== Collected material ==
+++
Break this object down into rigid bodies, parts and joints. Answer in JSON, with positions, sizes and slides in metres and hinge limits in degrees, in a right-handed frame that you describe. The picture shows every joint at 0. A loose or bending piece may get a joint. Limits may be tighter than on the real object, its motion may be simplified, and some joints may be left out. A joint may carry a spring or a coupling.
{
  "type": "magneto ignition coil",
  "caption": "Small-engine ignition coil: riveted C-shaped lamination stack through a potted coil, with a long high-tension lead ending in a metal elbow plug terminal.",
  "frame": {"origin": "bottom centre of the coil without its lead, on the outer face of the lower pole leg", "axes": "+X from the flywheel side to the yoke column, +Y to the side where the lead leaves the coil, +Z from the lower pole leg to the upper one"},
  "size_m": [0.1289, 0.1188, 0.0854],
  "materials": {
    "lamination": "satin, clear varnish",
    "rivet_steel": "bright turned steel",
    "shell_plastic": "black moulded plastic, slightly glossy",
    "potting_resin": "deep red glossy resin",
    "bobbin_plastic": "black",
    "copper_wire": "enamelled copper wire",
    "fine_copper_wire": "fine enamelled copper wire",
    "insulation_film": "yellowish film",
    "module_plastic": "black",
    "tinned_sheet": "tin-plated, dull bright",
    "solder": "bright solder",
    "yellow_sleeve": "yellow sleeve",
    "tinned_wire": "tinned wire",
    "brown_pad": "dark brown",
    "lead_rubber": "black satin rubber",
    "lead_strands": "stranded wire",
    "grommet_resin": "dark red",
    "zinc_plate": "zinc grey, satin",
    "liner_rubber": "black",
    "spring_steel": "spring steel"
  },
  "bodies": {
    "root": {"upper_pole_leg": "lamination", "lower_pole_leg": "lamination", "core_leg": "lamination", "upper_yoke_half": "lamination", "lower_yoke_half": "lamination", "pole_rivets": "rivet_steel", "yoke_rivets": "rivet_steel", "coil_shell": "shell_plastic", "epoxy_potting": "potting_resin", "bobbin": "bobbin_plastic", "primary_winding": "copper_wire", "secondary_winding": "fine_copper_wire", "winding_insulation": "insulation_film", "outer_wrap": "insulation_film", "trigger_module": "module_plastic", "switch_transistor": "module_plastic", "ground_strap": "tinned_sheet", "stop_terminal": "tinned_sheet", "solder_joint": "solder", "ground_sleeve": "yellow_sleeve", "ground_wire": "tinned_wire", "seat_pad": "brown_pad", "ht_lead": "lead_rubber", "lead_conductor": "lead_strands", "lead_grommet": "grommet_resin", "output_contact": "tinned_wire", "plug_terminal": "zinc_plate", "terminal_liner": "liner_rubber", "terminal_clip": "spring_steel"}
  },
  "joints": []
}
+++
== Task goal ==
Transcribe the material exactly as it reads.

== Response to the exercise ==
Break this object down into rigid bodies, parts and joints. Answer in JSON, with positions, sizes and slides in metres and hinge limits in degrees, in a right-handed frame that you describe. The picture shows every joint at 0. A loose or bending piece may get a joint. Limits may be tighter than on the real object, its motion may be simplified, and some joints may be left out. A joint may carry a spring or a coupling.
{
  "type": "magneto ignition coil",
  "caption": "Small-engine ignition coil: riveted C-shaped lamination stack through a potted coil, with a long high-tension lead ending in a metal elbow plug terminal.",
  "frame": {"origin": "bottom centre of the coil without its lead, on the outer face of the lower pole leg", "axes": "+X from the flywheel side to the yoke column, +Y to the side where the lead leaves the coil, +Z from the lower pole leg to the upper one"},
  "size_m": [0.1289, 0.1188, 0.0854],
  "materials": {
    "lamination": "satin, clear varnish",
    "rivet_steel": "bright turned steel",
    "shell_plastic": "black moulded plastic, slightly glossy",
    "potting_resin": "deep red glossy resin",
    "bobbin_plastic": "black",
    "copper_wire": "enamelled copper wire",
    "fine_copper_wire": "fine enamelled copper wire",
    "insulation_film": "yellowish film",
    "module_plastic": "black",
    "tinned_sheet": "tin-plated, dull bright",
    "solder": "bright solder",
    "yellow_sleeve": "yellow sleeve",
    "tinned_wire": "tinned wire",
    "brown_pad": "dark brown",
    "lead_rubber": "black satin rubber",
    "lead_strands": "stranded wire",
    "grommet_resin": "dark red",
    "zinc_plate": "zinc grey, satin",
    "liner_rubber": "black",
    "spring_steel": "spring steel"
  },
  "bodies": {
    "root": {"upper_pole_leg": "lamination", "lower_pole_leg": "lamination", "core_leg": "lamination", "upper_yoke_half": "lamination", "lower_yoke_half": "lamination", "pole_rivets": "rivet_steel", "yoke_rivets": "rivet_steel", "coil_shell": "shell_plastic", "epoxy_potting": "potting_resin", "bobbin": "bobbin_plastic", "primary_winding": "copper_wire", "secondary_winding": "fine_copper_wire", "winding_insulation": "insulation_film", "outer_wrap": "insulation_film", "trigger_module": "module_plastic", "switch_transistor": "module_plastic", "ground_strap": "tinned_sheet", "stop_terminal": "tinned_sheet", "solder_joint": "solder", "ground_sleeve": "yellow_sleeve", "ground_wire": "tinned_wire", "seat_pad": "brown_pad", "ht_lead": "lead_rubber", "lead_conductor": "lead_strands", "lead_grommet": "grommet_resin", "output_contact": "tinned_wire", "plug_terminal": "zinc_plate", "terminal_liner": "liner_rubber", "terminal_clip": "spring_steel"}
  },
  "joints": []
}